Quote the line containing "List this object's" and all lines that follow it in the listing below, exactly as written.
═══ INPUT ROWS ═══
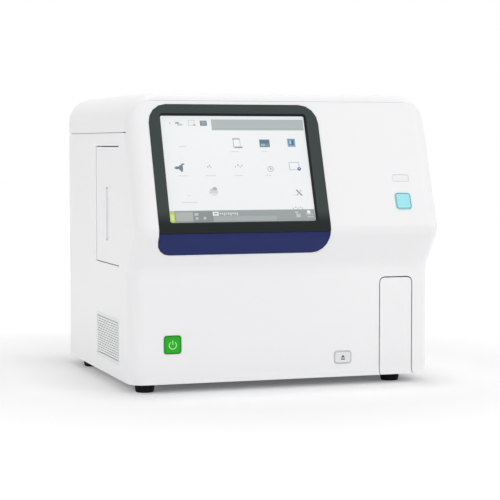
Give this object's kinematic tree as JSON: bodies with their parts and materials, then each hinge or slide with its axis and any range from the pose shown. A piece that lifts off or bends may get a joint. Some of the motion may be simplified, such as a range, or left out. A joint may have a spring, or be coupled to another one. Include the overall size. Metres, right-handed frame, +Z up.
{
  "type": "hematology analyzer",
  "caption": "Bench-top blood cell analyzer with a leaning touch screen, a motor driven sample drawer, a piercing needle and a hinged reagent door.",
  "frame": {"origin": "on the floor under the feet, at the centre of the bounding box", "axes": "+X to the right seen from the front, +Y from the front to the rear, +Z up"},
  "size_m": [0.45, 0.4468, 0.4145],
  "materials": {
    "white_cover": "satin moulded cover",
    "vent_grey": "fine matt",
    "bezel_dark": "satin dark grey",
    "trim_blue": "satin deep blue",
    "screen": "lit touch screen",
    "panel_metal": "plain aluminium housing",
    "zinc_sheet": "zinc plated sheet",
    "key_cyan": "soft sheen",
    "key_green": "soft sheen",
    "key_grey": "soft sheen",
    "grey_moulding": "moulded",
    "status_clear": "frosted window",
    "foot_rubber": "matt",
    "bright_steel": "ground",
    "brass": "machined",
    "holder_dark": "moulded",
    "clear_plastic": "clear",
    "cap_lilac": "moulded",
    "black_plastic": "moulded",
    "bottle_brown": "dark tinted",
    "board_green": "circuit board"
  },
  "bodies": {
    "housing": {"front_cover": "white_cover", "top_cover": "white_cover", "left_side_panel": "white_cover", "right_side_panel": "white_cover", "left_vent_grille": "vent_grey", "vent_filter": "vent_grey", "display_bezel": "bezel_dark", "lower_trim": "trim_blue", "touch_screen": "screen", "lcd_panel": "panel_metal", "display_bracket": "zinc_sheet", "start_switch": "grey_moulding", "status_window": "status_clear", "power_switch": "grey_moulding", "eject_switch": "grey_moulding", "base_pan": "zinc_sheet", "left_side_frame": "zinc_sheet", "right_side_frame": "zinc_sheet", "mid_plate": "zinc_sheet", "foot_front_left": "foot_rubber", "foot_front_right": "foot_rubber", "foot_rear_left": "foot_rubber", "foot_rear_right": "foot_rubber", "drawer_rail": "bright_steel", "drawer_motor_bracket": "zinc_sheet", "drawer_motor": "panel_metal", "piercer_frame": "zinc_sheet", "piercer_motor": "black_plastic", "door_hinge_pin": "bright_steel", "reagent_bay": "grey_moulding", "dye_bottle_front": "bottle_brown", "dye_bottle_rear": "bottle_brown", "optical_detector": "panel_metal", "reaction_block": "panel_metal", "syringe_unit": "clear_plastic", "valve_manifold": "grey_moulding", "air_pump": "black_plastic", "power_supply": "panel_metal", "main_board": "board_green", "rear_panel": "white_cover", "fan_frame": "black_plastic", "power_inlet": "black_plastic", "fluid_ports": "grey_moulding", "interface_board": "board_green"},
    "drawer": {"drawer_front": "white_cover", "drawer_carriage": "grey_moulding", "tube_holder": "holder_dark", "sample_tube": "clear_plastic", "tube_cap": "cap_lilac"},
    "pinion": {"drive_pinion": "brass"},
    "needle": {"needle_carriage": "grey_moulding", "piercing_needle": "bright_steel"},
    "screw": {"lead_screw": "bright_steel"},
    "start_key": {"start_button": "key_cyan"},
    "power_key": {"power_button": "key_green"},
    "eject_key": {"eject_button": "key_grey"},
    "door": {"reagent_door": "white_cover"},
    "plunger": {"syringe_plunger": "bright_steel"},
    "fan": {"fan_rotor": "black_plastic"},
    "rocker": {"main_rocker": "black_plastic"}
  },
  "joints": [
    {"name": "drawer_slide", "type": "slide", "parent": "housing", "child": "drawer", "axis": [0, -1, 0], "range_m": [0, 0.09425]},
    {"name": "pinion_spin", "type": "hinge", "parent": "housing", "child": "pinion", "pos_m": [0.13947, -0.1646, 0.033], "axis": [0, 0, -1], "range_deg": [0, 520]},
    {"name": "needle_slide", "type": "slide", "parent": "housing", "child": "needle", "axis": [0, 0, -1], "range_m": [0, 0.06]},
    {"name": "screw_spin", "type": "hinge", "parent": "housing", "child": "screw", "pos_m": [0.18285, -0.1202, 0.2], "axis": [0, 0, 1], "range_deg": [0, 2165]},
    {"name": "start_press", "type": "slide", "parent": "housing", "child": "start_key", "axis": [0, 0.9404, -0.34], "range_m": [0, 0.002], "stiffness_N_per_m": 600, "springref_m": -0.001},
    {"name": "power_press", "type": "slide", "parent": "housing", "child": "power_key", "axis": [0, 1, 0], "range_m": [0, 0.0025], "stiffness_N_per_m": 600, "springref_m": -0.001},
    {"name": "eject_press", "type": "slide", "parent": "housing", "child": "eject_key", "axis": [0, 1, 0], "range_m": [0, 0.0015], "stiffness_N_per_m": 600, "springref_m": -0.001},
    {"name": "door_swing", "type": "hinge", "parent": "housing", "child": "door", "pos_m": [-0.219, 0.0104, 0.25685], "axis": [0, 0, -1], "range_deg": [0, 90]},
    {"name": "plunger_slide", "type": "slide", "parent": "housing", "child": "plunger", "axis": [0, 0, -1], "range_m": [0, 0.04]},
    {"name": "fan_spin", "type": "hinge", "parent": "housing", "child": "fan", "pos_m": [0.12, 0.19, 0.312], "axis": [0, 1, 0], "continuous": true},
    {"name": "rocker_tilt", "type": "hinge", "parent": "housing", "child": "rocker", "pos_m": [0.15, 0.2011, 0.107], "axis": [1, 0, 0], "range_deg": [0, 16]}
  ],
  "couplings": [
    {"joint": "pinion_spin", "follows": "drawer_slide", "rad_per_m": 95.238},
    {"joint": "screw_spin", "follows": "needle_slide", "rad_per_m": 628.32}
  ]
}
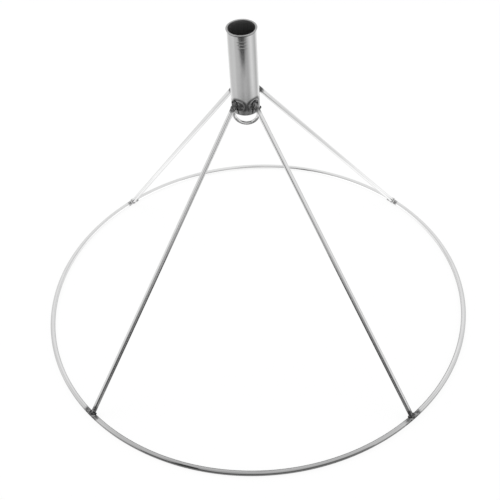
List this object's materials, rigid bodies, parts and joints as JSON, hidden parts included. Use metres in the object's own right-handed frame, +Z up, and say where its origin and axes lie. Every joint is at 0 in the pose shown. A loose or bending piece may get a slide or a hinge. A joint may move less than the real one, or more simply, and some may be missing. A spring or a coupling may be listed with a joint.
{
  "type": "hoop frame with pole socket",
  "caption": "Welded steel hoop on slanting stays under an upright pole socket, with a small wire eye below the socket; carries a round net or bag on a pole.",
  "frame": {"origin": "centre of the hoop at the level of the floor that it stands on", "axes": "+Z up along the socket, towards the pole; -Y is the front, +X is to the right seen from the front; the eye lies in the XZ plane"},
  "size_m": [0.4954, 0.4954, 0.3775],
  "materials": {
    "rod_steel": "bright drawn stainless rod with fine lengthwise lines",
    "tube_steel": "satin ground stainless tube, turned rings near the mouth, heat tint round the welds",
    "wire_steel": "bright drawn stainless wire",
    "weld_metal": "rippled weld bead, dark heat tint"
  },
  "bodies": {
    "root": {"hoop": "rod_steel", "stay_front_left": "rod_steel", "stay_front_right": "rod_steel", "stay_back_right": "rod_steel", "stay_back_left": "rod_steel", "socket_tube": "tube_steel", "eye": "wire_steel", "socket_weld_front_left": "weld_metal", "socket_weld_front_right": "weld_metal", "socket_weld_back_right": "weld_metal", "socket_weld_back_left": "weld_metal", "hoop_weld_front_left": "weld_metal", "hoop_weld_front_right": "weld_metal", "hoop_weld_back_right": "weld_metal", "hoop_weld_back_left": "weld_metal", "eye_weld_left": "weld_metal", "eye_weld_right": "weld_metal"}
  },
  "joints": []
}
═══
- OUTPUT BELOW:
List this object's materials, rigid bodies, parts and joints as JSON, hidden parts included. Use metres in the object's own right-handed frame, +Z up, and say where its origin and axes lie. Every joint is at 0 in the pose shown. A loose or bending piece may get a slide or a hinge. A joint may move less than the real one, or more simply, and some may be missing. A spring or a coupling may be listed with a joint.
{
  "type": "hoop frame with pole socket",
  "caption": "Welded steel hoop on slanting stays under an upright pole socket, with a small wire eye below the socket; carries a round net or bag on a pole.",
  "frame": {"origin": "centre of the hoop at the level of the floor that it stands on", "axes": "+Z up along the socket, towards the pole; -Y is the front, +X is to the right seen from the front; the eye lies in the XZ plane"},
  "size_m": [0.4954, 0.4954, 0.3775],
  "materials": {
    "rod_steel": "bright drawn stainless rod with fine lengthwise lines",
    "tube_steel": "satin ground stainless tube, turned rings near the mouth, heat tint round the welds",
    "wire_steel": "bright drawn stainless wire",
    "weld_metal": "rippled weld bead, dark heat tint"
  },
  "bodies": {
    "root": {"hoop": "rod_steel", "stay_front_left": "rod_steel", "stay_front_right": "rod_steel", "stay_back_right": "rod_steel", "stay_back_left": "rod_steel", "socket_tube": "tube_steel", "eye": "wire_steel", "socket_weld_front_left": "weld_metal", "socket_weld_front_right": "weld_metal", "socket_weld_back_right": "weld_metal", "socket_weld_back_left": "weld_metal", "hoop_weld_front_left": "weld_metal", "hoop_weld_front_right": "weld_metal", "hoop_weld_back_right": "weld_metal", "hoop_weld_back_left": "weld_metal", "eye_weld_left": "weld_metal", "eye_weld_right": "weld_metal"}
  },
  "joints": []
}